[Begin Provided data]

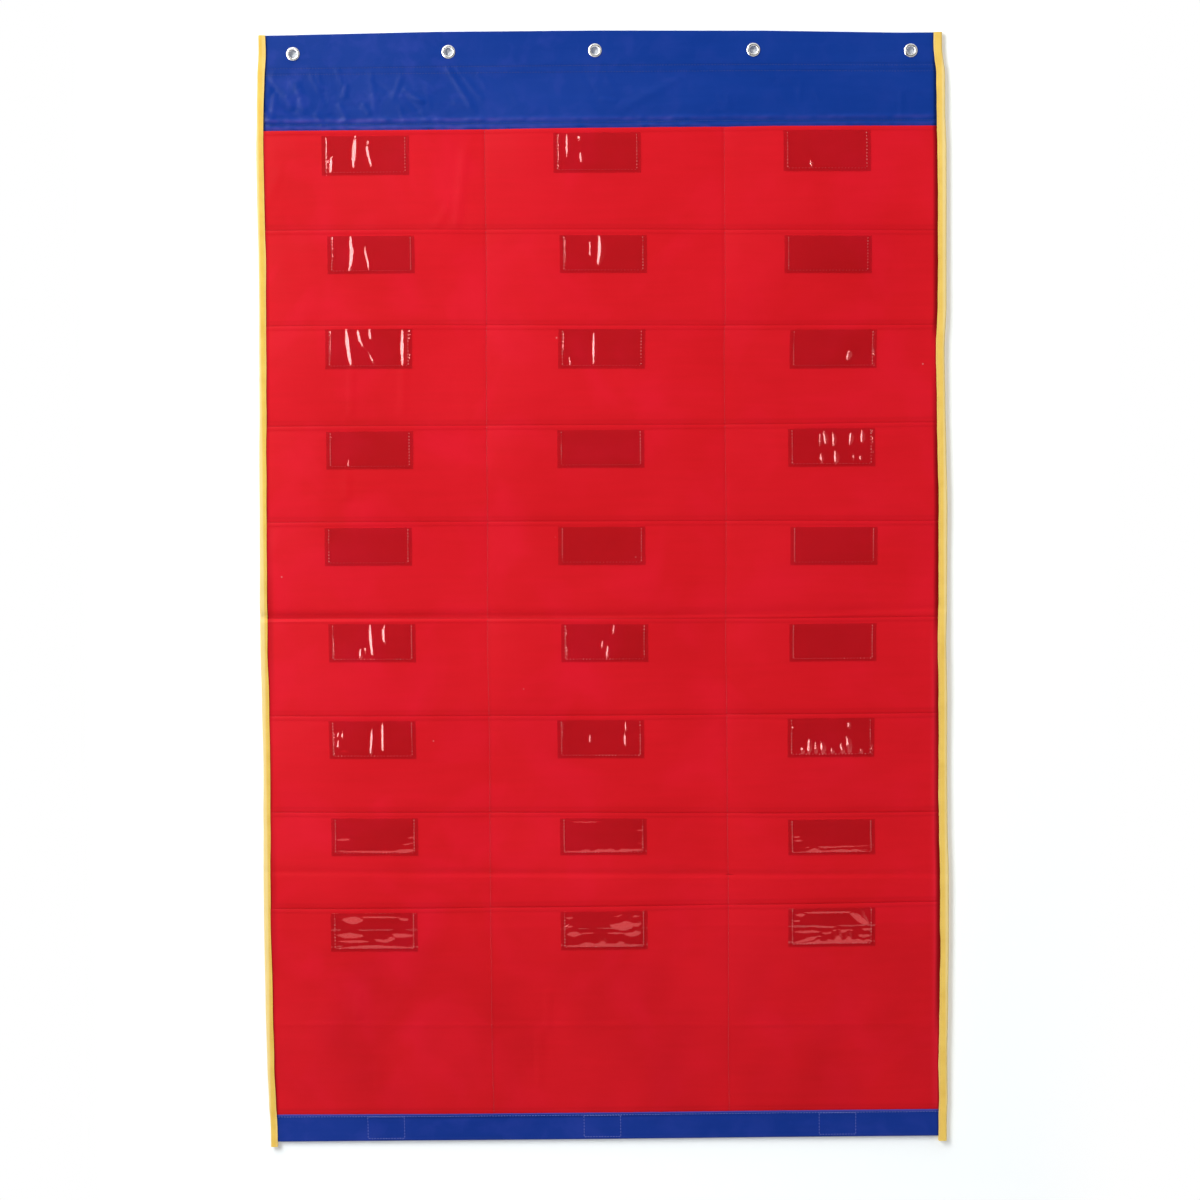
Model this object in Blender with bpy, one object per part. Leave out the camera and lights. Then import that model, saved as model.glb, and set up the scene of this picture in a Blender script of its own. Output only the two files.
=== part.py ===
"""Hanging classroom pocket chart, sewn from coated nylon.

Nine full-width pocket strips lie over one another like roof shingles on a backing
panel. Each strip is sewn down along its bottom edge, caught in the side bindings and
stitched to the panel along two dividers, so it makes three pockets that open at the
top. Every pocket carries a clear vinyl window for a name card. A header with five
grommets hangs the chart, and a folded band with three hook-and-loop patches ends it.

The chart hangs in the XZ plane and faces -Y. The origin is the middle of the grommet
row, in the plane of the wall. "Depth" below always means the distance forward of the
wall, so a point at depth d has y = -d.
"""

import math

import bmesh
import bpy
import numpy as np
from mathutils import Matrix, Vector

# Overall layout
chart_width = 0.711  # over the side bindings
header_height = 0.100  # top edge to the first pocket mouth
row_count = 9
row_pitch = 0.1016  # from one mouth to the next
strip_depth = 0.224  # pocket depth, mouth to bottom seam

# Cloth, and the gap kept between two layers that lie on each other
fabric_thickness = 0.00035
layer_gap = 0.0003

# Pockets: how far a mouth stands open, how square the bulge is, and the two dividers
mouth_gape = 0.009
bulge_power = 2.6
divider_place_shares = (-0.169, 0.178)  # of chart_width, from the middle

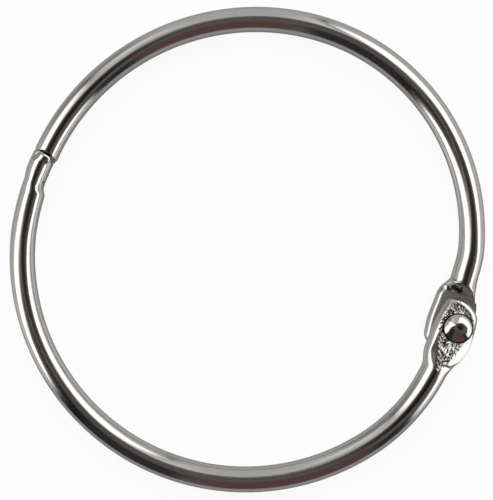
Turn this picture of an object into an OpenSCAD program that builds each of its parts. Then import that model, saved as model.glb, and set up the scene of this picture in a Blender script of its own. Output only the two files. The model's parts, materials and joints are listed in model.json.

[End Provided data]

• [Given instruction]: Write out every line of the records exactly.

• [Expected output]:
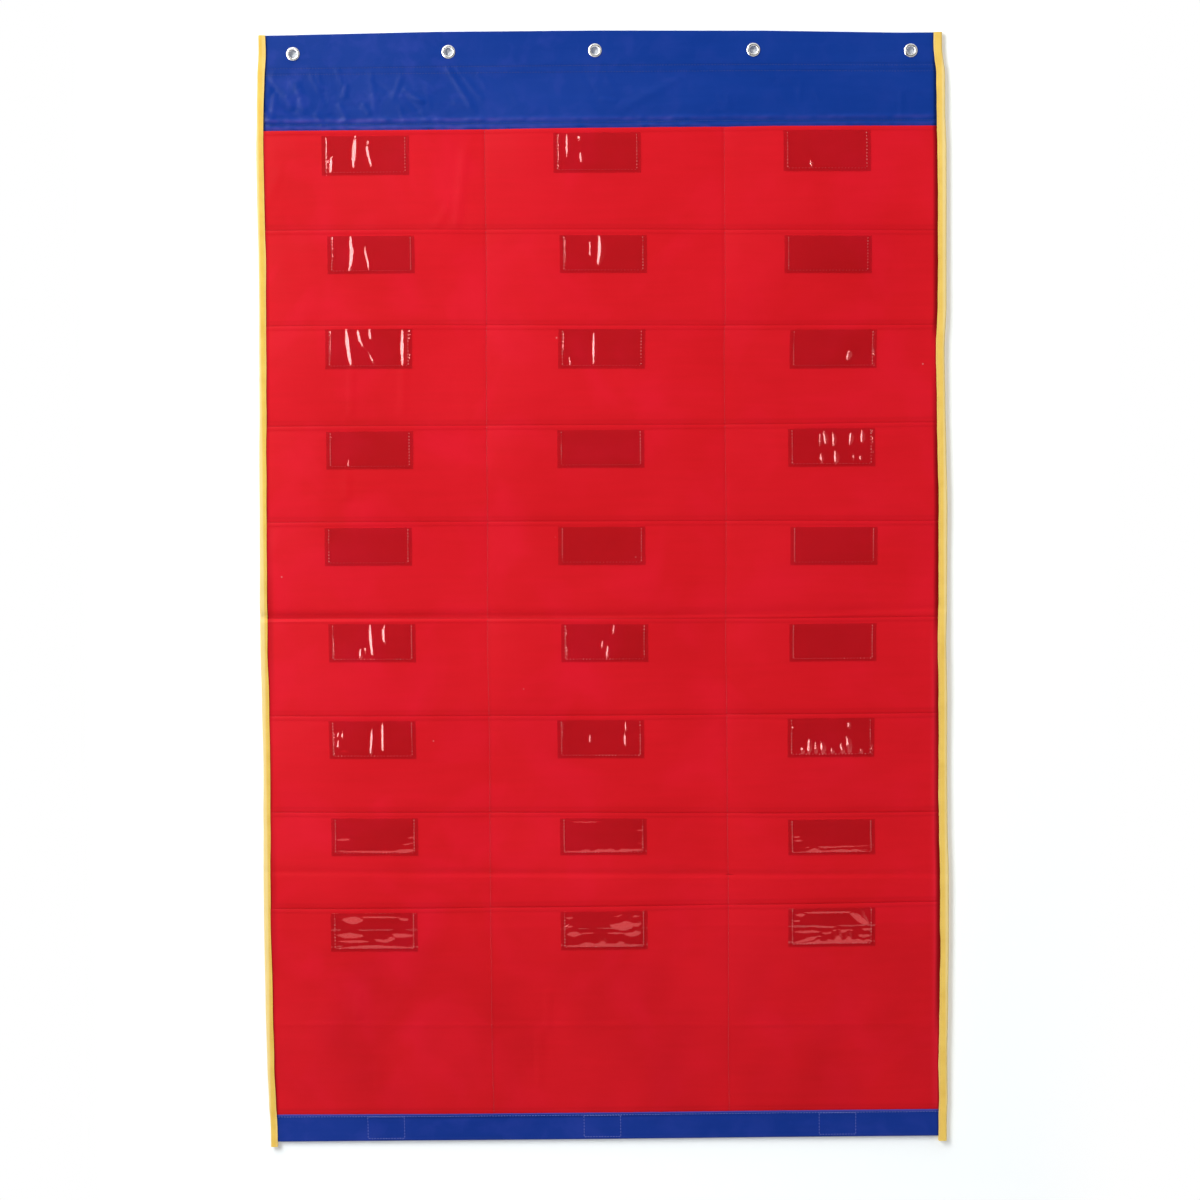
Model this object in Blender with bpy, one object per part. Leave out the camera and lights. Then import that model, saved as model.glb, and set up the scene of this picture in a Blender script of its own. Output only the two files.
=== part.py ===
"""Hanging classroom pocket chart, sewn from coated nylon.

Nine full-width pocket strips lie over one another like roof shingles on a backing
panel. Each strip is sewn down along its bottom edge, caught in the side bindings and
stitched to the panel along two dividers, so it makes three pockets that open at the
top. Every pocket carries a clear vinyl window for a name card. A header with five
grommets hangs the chart, and a folded band with three hook-and-loop patches ends it.

The chart hangs in the XZ plane and faces -Y. The origin is the middle of the grommet
row, in the plane of the wall. "Depth" below always means the distance forward of the
wall, so a point at depth d has y = -d.
"""

import math

import bmesh
import bpy
import numpy as np
from mathutils import Matrix, Vector

# Overall layout
chart_width = 0.711  # over the side bindings
header_height = 0.100  # top edge to the first pocket mouth
row_count = 9
row_pitch = 0.1016  # from one mouth to the next
strip_depth = 0.224  # pocket depth, mouth to bottom seam

# Cloth, and the gap kept between two layers that lie on each other
fabric_thickness = 0.00035
layer_gap = 0.0003

# Pockets: how far a mouth stands open, how square the bulge is, and the two dividers
mouth_gape = 0.009
bulge_power = 2.6
divider_place_shares = (-0.169, 0.178)  # of chart_width, from the middle

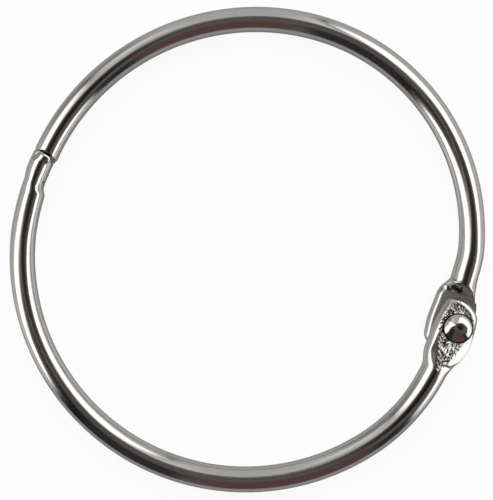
Turn this picture of an object into an OpenSCAD program that builds each of its parts. Then import that model, saved as model.glb, and set up the scene of this picture in a Blender script of its own. Output only the two files. The model's parts, materials and joints are listed in model.json.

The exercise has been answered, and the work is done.